• Required work: Output the material below in its entirety, exactly as given.

• Given material:
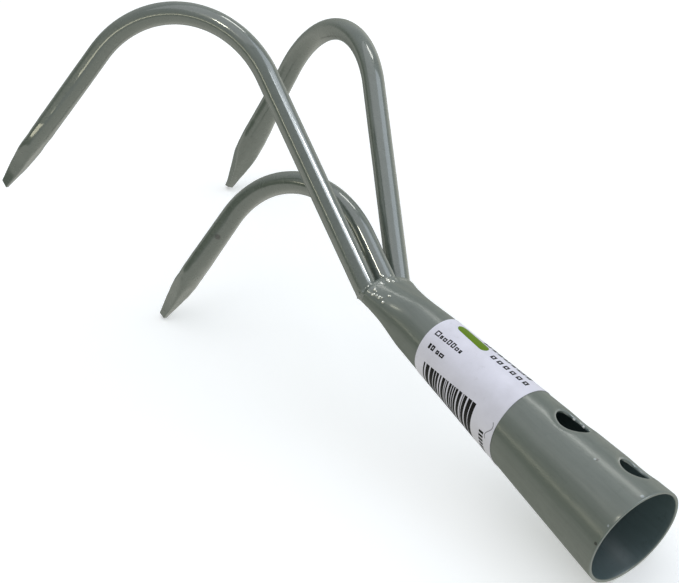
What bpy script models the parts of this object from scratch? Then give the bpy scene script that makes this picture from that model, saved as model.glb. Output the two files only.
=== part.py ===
"""Head of a three-tined hand cultivator.

A tapered steel socket takes a wooden handle.  Its nose is pressed flat around
the ends of three round bars, which are welded there, fan out, rise, and bend
down into hooks with forged points.  A paper band is stuck around the socket.

The tool is drawn upright first: the socket runs along +Y from its mouth at
y = 0, and the plane x = 0 cuts the tool into mirror halves.  Everything hangs
from one empty, which then lays the tool on the floor the way it really lies:
on the socket's rim, the middle point and one outer point.
"""
import math

import bmesh
import bpy
from mathutils import Matrix, Vector

MM = 0.001
GAP = 0.4 * MM                      # left between neighbouring solids

# Socket: a rolled and welded cone of sheet steel.
MOUTH_RADIUS = 23.5 * MM
TAPER = 0.0826                      # radius lost per unit of length
WALL = 1.4 * MM
RIM_CHAMFER = 0.2 * MM
SOCKET_SIDES = 64

# Nose: where the cone is pressed into a flat oval around the tines.
NOSE_START = 136.0 * MM
NOSE_END = 160.4 * MM
NOSE_HALF_WIDTH = 16.9 * MM
NOSE_HALF_HEIGHT = 7.9 * MM
NOSE_RISE = 1.1 * MM
NOSE_SQUARENESS = 2.15
NOSE_STATIONS = 9

# Two punched holes for the handle's screws, along the top of the socket:
# distance from the mouth, radius, and turn about the axis away from the top.
SCREW_HOLES = ((17.2 * MM, 6.9 * MM, math.radians(8.0)),
               (50.4 * MM, 7.7 * MM, math.radians(1.5)))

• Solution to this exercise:
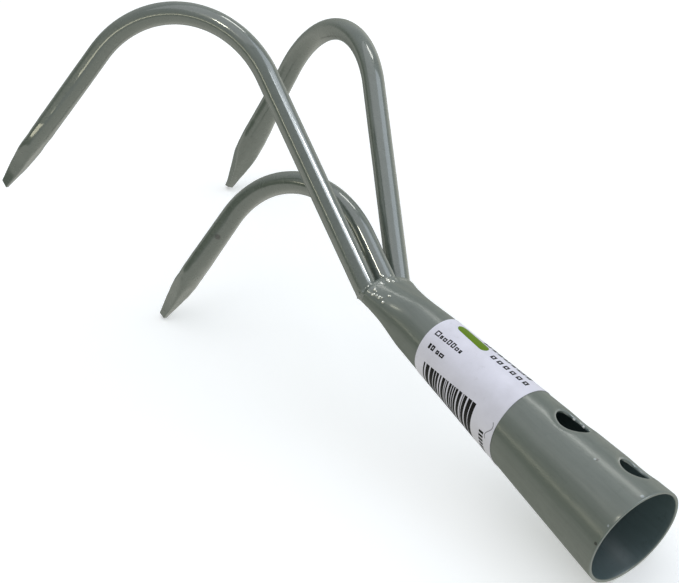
What bpy script models the parts of this object from scratch? Then give the bpy scene script that makes this picture from that model, saved as model.glb. Output the two files only.
=== part.py ===
"""Head of a three-tined hand cultivator.

A tapered steel socket takes a wooden handle.  Its nose is pressed flat around
the ends of three round bars, which are welded there, fan out, rise, and bend
down into hooks with forged points.  A paper band is stuck around the socket.

The tool is drawn upright first: the socket runs along +Y from its mouth at
y = 0, and the plane x = 0 cuts the tool into mirror halves.  Everything hangs
from one empty, which then lays the tool on the floor the way it really lies:
on the socket's rim, the middle point and one outer point.
"""
import math

import bmesh
import bpy
from mathutils import Matrix, Vector

MM = 0.001
GAP = 0.4 * MM                      # left between neighbouring solids

# Socket: a rolled and welded cone of sheet steel.
MOUTH_RADIUS = 23.5 * MM
TAPER = 0.0826                      # radius lost per unit of length
WALL = 1.4 * MM
RIM_CHAMFER = 0.2 * MM
SOCKET_SIDES = 64

# Nose: where the cone is pressed into a flat oval around the tines.
NOSE_START = 136.0 * MM
NOSE_END = 160.4 * MM
NOSE_HALF_WIDTH = 16.9 * MM
NOSE_HALF_HEIGHT = 7.9 * MM
NOSE_RISE = 1.1 * MM
NOSE_SQUARENESS = 2.15
NOSE_STATIONS = 9

# Two punched holes for the handle's screws, along the top of the socket:
# distance from the mouth, radius, and turn about the axis away from the top.
SCREW_HOLES = ((17.2 * MM, 6.9 * MM, math.radians(8.0)),
               (50.4 * MM, 7.7 * MM, math.radians(1.5)))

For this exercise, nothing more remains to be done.